» **DATA ENTRIES**:
++++++++

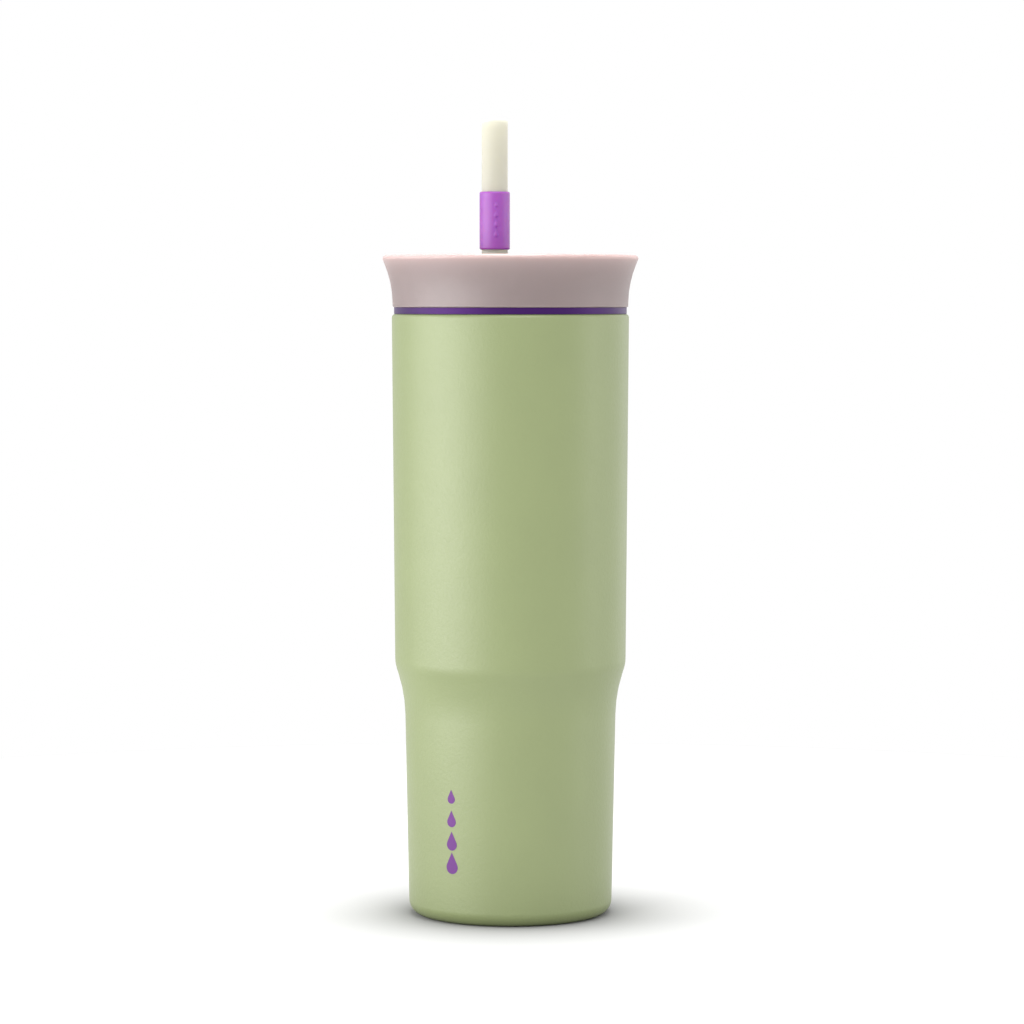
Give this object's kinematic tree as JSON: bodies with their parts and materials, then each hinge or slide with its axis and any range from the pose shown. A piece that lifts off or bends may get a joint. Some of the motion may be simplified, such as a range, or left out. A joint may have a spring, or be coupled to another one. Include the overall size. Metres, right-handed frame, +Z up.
{
  "type": "insulated tumbler",
  "caption": "Double-wall steel tumbler with a tapered foot, a flared press-in lid with a sliding drink closure, and a lift-out straw with a grip sleeve.",
  "frame": {"origin": "centre of the base, on the surface the tumbler stands on", "axes": "+Z up along the tumbler's axis, +X towards the drink slot, -Y towards the front"},
  "size_m": [0.0898, 0.0898, 0.2798],
  "materials": {
    "powder_coat": "pale green powder coat, satin, with a fine orange-peel texture",
    "steel": "stainless steel, turned and brushed round the axis",
    "copper": "bright copper foil",
    "glass_solder": "dark grey fused glass solder",
    "getter_powder": "matt grey pressed metal powder",
    "lid_plastic": "warm taupe moulded plastic, satin",
    "plug_plastic": "dark violet moulded plastic, semi-gloss",
    "seal_rubber": "pale silicone rubber, matt",
    "straw_plastic": "cream moulded plastic, satin",
    "sleeve_rubber": "bright purple silicone rubber, satin"
  },
  "bodies": {
    "vessel": {"outer_wall": "powder_coat", "liner_wall": "steel", "liner_floor": "steel", "copper_shield": "copper", "vacuum_pan": "steel", "vacuum_seal": "glass_solder", "foot_disc": "steel", "getter_pill": "getter_powder", "getter_clip": "steel"},
    "lid_seal": {"lid_gasket": "seal_rubber"},
    "lid": {"lid_shell": "lid_plastic", "lid_plug": "plug_plastic", "straw_grommet": "seal_rubber"},
    "drink_slider": {"slider_tab": "plug_plastic", "slider_pad": "seal_rubber"},
    "straw": {"straw_tube": "straw_plastic"},
    "sleeve": {"straw_sleeve": "sleeve_rubber"}
  },
  "joints": [
    {"name": "lid_lift", "type": "slide", "parent": "vessel", "child": "lid_seal", "axis": [0, 0, 1], "range_m": [0, 0.22]},
    {"name": "lid_turn", "type": "hinge", "parent": "lid_seal", "child": "lid", "pos_m": [0, 0, 0.205], "axis": [0, 0, 1], "continuous": true},
    {"name": "slider_slide", "type": "slide", "parent": "lid", "child": "drink_slider", "axis": [-1, 0, 0], "range_m": [0, 0.0135]},
    {"name": "straw_lift", "type": "slide", "parent": "lid", "child": "straw", "axis": [0, 0, 1], "range_m": [0, 0.23]},
    {"name": "sleeve_slide", "type": "slide", "parent": "straw", "child": "sleeve", "axis": [0, 0, 1], "range_m": [-0.0105, 0.0245]}
  ]
}
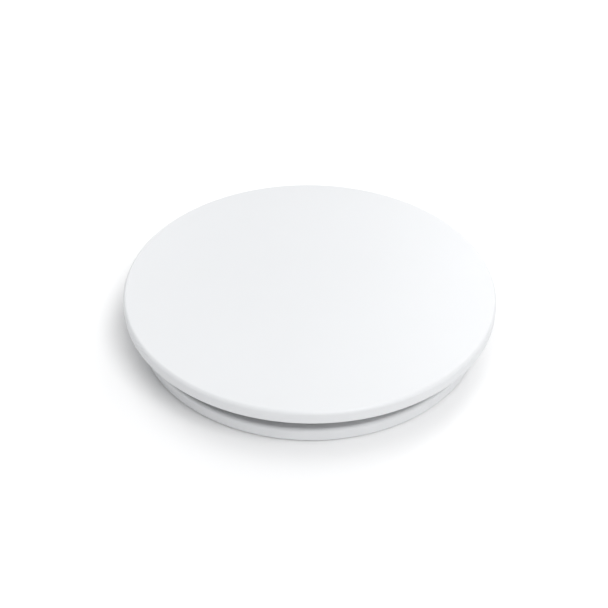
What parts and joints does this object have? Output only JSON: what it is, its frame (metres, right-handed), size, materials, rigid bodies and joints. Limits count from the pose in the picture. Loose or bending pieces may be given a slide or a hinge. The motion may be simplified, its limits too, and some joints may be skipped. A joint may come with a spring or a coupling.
{
  "type": "concealed fire sprinkler head",
  "caption": "Concealed fire sprinkler: flat round cover plate soldered over a screw-in retainer and cup, with a glass bulb, cap, drop-down deflector and pipe thread.",
  "frame": {"origin": "centre of the ceiling opening on the ceiling's face, where the retainer's gasket seats", "axes": "+Z along the sprinkler's axis, out of the ceiling towards the room; the two frame arms lie along X and the two guide pins along Y"},
  "size_m": [0.0841, 0.084, 0.0682],
  "materials": {
    "cover_paint": "smooth satin white",
    "flange_paint": "smooth satin white",
    "skirt_metal": "drawn, bare",
    "gasket_foam": "closed-cell foam, light grey",
    "cup_steel": "zinc plated",
    "ring_steel": "spring steel, oiled",
    "body_brass": "machined casting",
    "seal_ptfe": "white film",
    "washer_nickel": "nickel alloy",
    "cap_brass": "turned",
    "ejector_steel": "spring strip",
    "bulb_glass": "clear, fire polished",
    "bulb_red_liquid": "clear red liquid",
    "screw_brass": "turned",
    "housing_brass": "stamped and turned",
    "pin_steel": "drawn stainless",
    "deflector_brass": "stamped bronze",
    "tab_bronze": "phosphor bronze strip",
    "solder_alloy": "dull fusible alloy",
    "spring_bronze": "phosphor bronze leaf"
  },
  "bodies": {
    "sprinkler": {"sprinkler_body": "body_brass", "support_cup": "cup_steel", "cup_lock_ring": "ring_steel", "seal_film": "seal_ptfe", "seal_washer": "washer_nickel", "outlet_cap": "cap_brass", "cap_ejector": "ejector_steel", "glass_bulb": "bulb_glass", "bulb_liquid": "bulb_red_liquid", "compression_screw": "screw_brass", "guide_pin_housing": "housing_brass"},
    "deflector_carriage": {"deflector": "deflector_brass", "guide_pin_1": "pin_steel", "guide_pin_2": "pin_steel"},
    "gasket": {"ceiling_gasket": "gasket_foam"},
    "retainer": {"retainer_skirt": "skirt_metal", "retainer_flange": "flange_paint", "solder_tab_1": "tab_bronze", "solder_tab_2": "tab_bronze", "solder_tab_3": "tab_bronze", "solder_joint_1": "solder_alloy", "solder_joint_2": "solder_alloy", "solder_joint_3": "solder_alloy"},
    "cover": {"cover_plate": "cover_paint"},
    "spring_1": {"ejection_spring_1": "spring_bronze"},
    "spring_2": {"ejection_spring_2": "spring_bronze"},
    "spring_3": {"ejection_spring_3": "spring_bronze"}
  },
  "joints": [
    {"name": "retainer_travel", "type": "slide", "parent": "sprinkler", "child": "gasket", "axis": [0, 0, 1], "range_m": [0, 0.0127]},
    {"name": "retainer_turn", "type": "hinge", "parent": "gasket", "child": "retainer", "pos_m": [0, 0, 0], "axis": [0, 0, 1], "range_deg": [0, 1440]},
    {"name": "cover_release", "type": "slide", "parent": "retainer", "child": "cover", "axis": [0, 0, 1], "range_m": [0, 0.05]},
    {"name": "deflector_drop", "type": "slide", "parent": "sprinkler", "child": "deflector_carriage", "axis": [0, 0, 1], "range_m": [0, 0.014]},
    {"name": "spring_lift_1", "type": "hinge", "parent": "retainer", "child": "spring_1", "pos_m": [0.02242, 0.01294, 0.00159], "axis": [-0.5, 0.866, 0], "range_deg": [0, 18]},
    {"name": "spring_lift_2", "type": "hinge", "parent": "retainer", "child": "spring_2", "pos_m": [-0.02242, 0.01294, 0.00159], "axis": [-0.5, -0.866, 0], "range_deg": [0, 18]},
    {"name": "spring_lift_3", "type": "hinge", "parent": "retainer", "child": "spring_3", "pos_m": [0, -0.02589, 0.00159], "axis": [1, 0, 0], "range_deg": [0, 18]}
  ],
  "couplings": [
    {"joint": "retainer_travel", "follows": "retainer_turn", "m_per_rad": 0.00050532},
    {"joint": "deflector_drop", "follows": "cover_release", "ratio": 0.28},
    {"joint": "spring_lift_1", "follows": "cover_release", "rad_per_m": 6.2832},
    {"joint": "spring_lift_2", "follows": "cover_release", "rad_per_m": 6.2832},
    {"joint": "spring_lift_3", "follows": "cover_release", "rad_per_m": 6.2832}
  ]
}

++++++++

» **THE EXERCISE**: Please repeat the material above, word for word and in full.

» **ANSWER FOR THIS EXERCISE**:
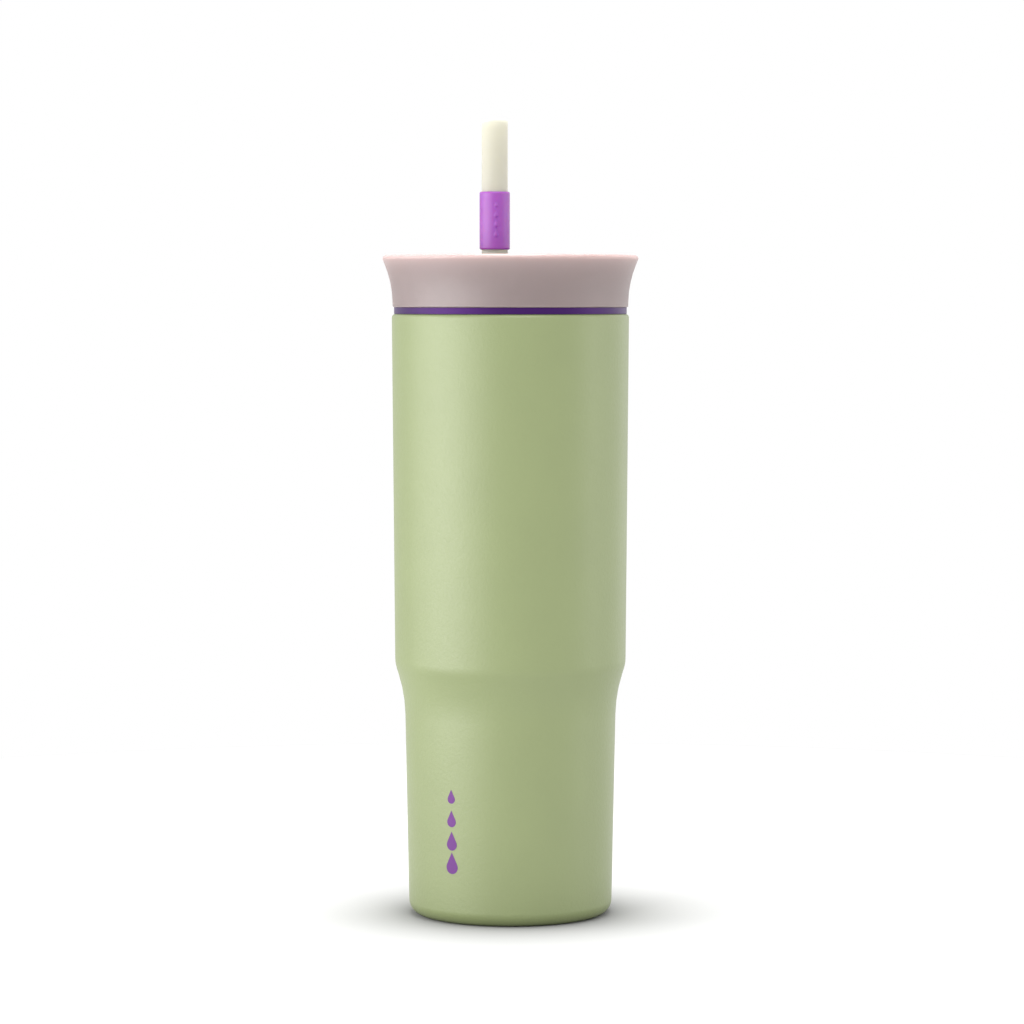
Give this object's kinematic tree as JSON: bodies with their parts and materials, then each hinge or slide with its axis and any range from the pose shown. A piece that lifts off or bends may get a joint. Some of the motion may be simplified, such as a range, or left out. A joint may have a spring, or be coupled to another one. Include the overall size. Metres, right-handed frame, +Z up.
{
  "type": "insulated tumbler",
  "caption": "Double-wall steel tumbler with a tapered foot, a flared press-in lid with a sliding drink closure, and a lift-out straw with a grip sleeve.",
  "frame": {"origin": "centre of the base, on the surface the tumbler stands on", "axes": "+Z up along the tumbler's axis, +X towards the drink slot, -Y towards the front"},
  "size_m": [0.0898, 0.0898, 0.2798],
  "materials": {
    "powder_coat": "pale green powder coat, satin, with a fine orange-peel texture",
    "steel": "stainless steel, turned and brushed round the axis",
    "copper": "bright copper foil",
    "glass_solder": "dark grey fused glass solder",
    "getter_powder": "matt grey pressed metal powder",
    "lid_plastic": "warm taupe moulded plastic, satin",
    "plug_plastic": "dark violet moulded plastic, semi-gloss",
    "seal_rubber": "pale silicone rubber, matt",
    "straw_plastic": "cream moulded plastic, satin",
    "sleeve_rubber": "bright purple silicone rubber, satin"
  },
  "bodies": {
    "vessel": {"outer_wall": "powder_coat", "liner_wall": "steel", "liner_floor": "steel", "copper_shield": "copper", "vacuum_pan": "steel", "vacuum_seal": "glass_solder", "foot_disc": "steel", "getter_pill": "getter_powder", "getter_clip": "steel"},
    "lid_seal": {"lid_gasket": "seal_rubber"},
    "lid": {"lid_shell": "lid_plastic", "lid_plug": "plug_plastic", "straw_grommet": "seal_rubber"},
    "drink_slider": {"slider_tab": "plug_plastic", "slider_pad": "seal_rubber"},
    "straw": {"straw_tube": "straw_plastic"},
    "sleeve": {"straw_sleeve": "sleeve_rubber"}
  },
  "joints": [
    {"name": "lid_lift", "type": "slide", "parent": "vessel", "child": "lid_seal", "axis": [0, 0, 1], "range_m": [0, 0.22]},
    {"name": "lid_turn", "type": "hinge", "parent": "lid_seal", "child": "lid", "pos_m": [0, 0, 0.205], "axis": [0, 0, 1], "continuous": true},
    {"name": "slider_slide", "type": "slide", "parent": "lid", "child": "drink_slider", "axis": [-1, 0, 0], "range_m": [0, 0.0135]},
    {"name": "straw_lift", "type": "slide", "parent": "lid", "child": "straw", "axis": [0, 0, 1], "range_m": [0, 0.23]},
    {"name": "sleeve_slide", "type": "slide", "parent": "straw", "child": "sleeve", "axis": [0, 0, 1], "range_m": [-0.0105, 0.0245]}
  ]
}
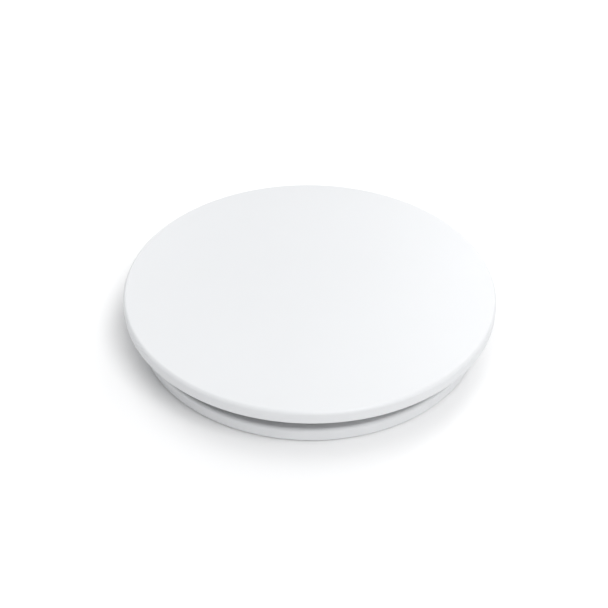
What parts and joints does this object have? Output only JSON: what it is, its frame (metres, right-handed), size, materials, rigid bodies and joints. Limits count from the pose in the picture. Loose or bending pieces may be given a slide or a hinge. The motion may be simplified, its limits too, and some joints may be skipped. A joint may come with a spring or a coupling.
{
  "type": "concealed fire sprinkler head",
  "caption": "Concealed fire sprinkler: flat round cover plate soldered over a screw-in retainer and cup, with a glass bulb, cap, drop-down deflector and pipe thread.",
  "frame": {"origin": "centre of the ceiling opening on the ceiling's face, where the retainer's gasket seats", "axes": "+Z along the sprinkler's axis, out of the ceiling towards the room; the two frame arms lie along X and the two guide pins along Y"},
  "size_m": [0.0841, 0.084, 0.0682],
  "materials": {
    "cover_paint": "smooth satin white",
    "flange_paint": "smooth satin white",
    "skirt_metal": "drawn, bare",
    "gasket_foam": "closed-cell foam, light grey",
    "cup_steel": "zinc plated",
    "ring_steel": "spring steel, oiled",
    "body_brass": "machined casting",
    "seal_ptfe": "white film",
    "washer_nickel": "nickel alloy",
    "cap_brass": "turned",
    "ejector_steel": "spring strip",
    "bulb_glass": "clear, fire polished",
    "bulb_red_liquid": "clear red liquid",
    "screw_brass": "turned",
    "housing_brass": "stamped and turned",
    "pin_steel": "drawn stainless",
    "deflector_brass": "stamped bronze",
    "tab_bronze": "phosphor bronze strip",
    "solder_alloy": "dull fusible alloy",
    "spring_bronze": "phosphor bronze leaf"
  },
  "bodies": {
    "sprinkler": {"sprinkler_body": "body_brass", "support_cup": "cup_steel", "cup_lock_ring": "ring_steel", "seal_film": "seal_ptfe", "seal_washer": "washer_nickel", "outlet_cap": "cap_brass", "cap_ejector": "ejector_steel", "glass_bulb": "bulb_glass", "bulb_liquid": "bulb_red_liquid", "compression_screw": "screw_brass", "guide_pin_housing": "housing_brass"},
    "deflector_carriage": {"deflector": "deflector_brass", "guide_pin_1": "pin_steel", "guide_pin_2": "pin_steel"},
    "gasket": {"ceiling_gasket": "gasket_foam"},
    "retainer": {"retainer_skirt": "skirt_metal", "retainer_flange": "flange_paint", "solder_tab_1": "tab_bronze", "solder_tab_2": "tab_bronze", "solder_tab_3": "tab_bronze", "solder_joint_1": "solder_alloy", "solder_joint_2": "solder_alloy", "solder_joint_3": "solder_alloy"},
    "cover": {"cover_plate": "cover_paint"},
    "spring_1": {"ejection_spring_1": "spring_bronze"},
    "spring_2": {"ejection_spring_2": "spring_bronze"},
    "spring_3": {"ejection_spring_3": "spring_bronze"}
  },
  "joints": [
    {"name": "retainer_travel", "type": "slide", "parent": "sprinkler", "child": "gasket", "axis": [0, 0, 1], "range_m": [0, 0.0127]},
    {"name": "retainer_turn", "type": "hinge", "parent": "gasket", "child": "retainer", "pos_m": [0, 0, 0], "axis": [0, 0, 1], "range_deg": [0, 1440]},
    {"name": "cover_release", "type": "slide", "parent": "retainer", "child": "cover", "axis": [0, 0, 1], "range_m": [0, 0.05]},
    {"name": "deflector_drop", "type": "slide", "parent": "sprinkler", "child": "deflector_carriage", "axis": [0, 0, 1], "range_m": [0, 0.014]},
    {"name": "spring_lift_1", "type": "hinge", "parent": "retainer", "child": "spring_1", "pos_m": [0.02242, 0.01294, 0.00159], "axis": [-0.5, 0.866, 0], "range_deg": [0, 18]},
    {"name": "spring_lift_2", "type": "hinge", "parent": "retainer", "child": "spring_2", "pos_m": [-0.02242, 0.01294, 0.00159], "axis": [-0.5, -0.866, 0], "range_deg": [0, 18]},
    {"name": "spring_lift_3", "type": "hinge", "parent": "retainer", "child": "spring_3", "pos_m": [0, -0.02589, 0.00159], "axis": [1, 0, 0], "range_deg": [0, 18]}
  ],
  "couplings": [
    {"joint": "retainer_travel", "follows": "retainer_turn", "m_per_rad": 0.00050532},
    {"joint": "deflector_drop", "follows": "cover_release", "ratio": 0.28},
    {"joint": "spring_lift_1", "follows": "cover_release", "rad_per_m": 6.2832},
    {"joint": "spring_lift_2", "follows": "cover_release", "rad_per_m": 6.2832},
    {"joint": "spring_lift_3", "follows": "cover_release", "rad_per_m": 6.2832}
  ]
}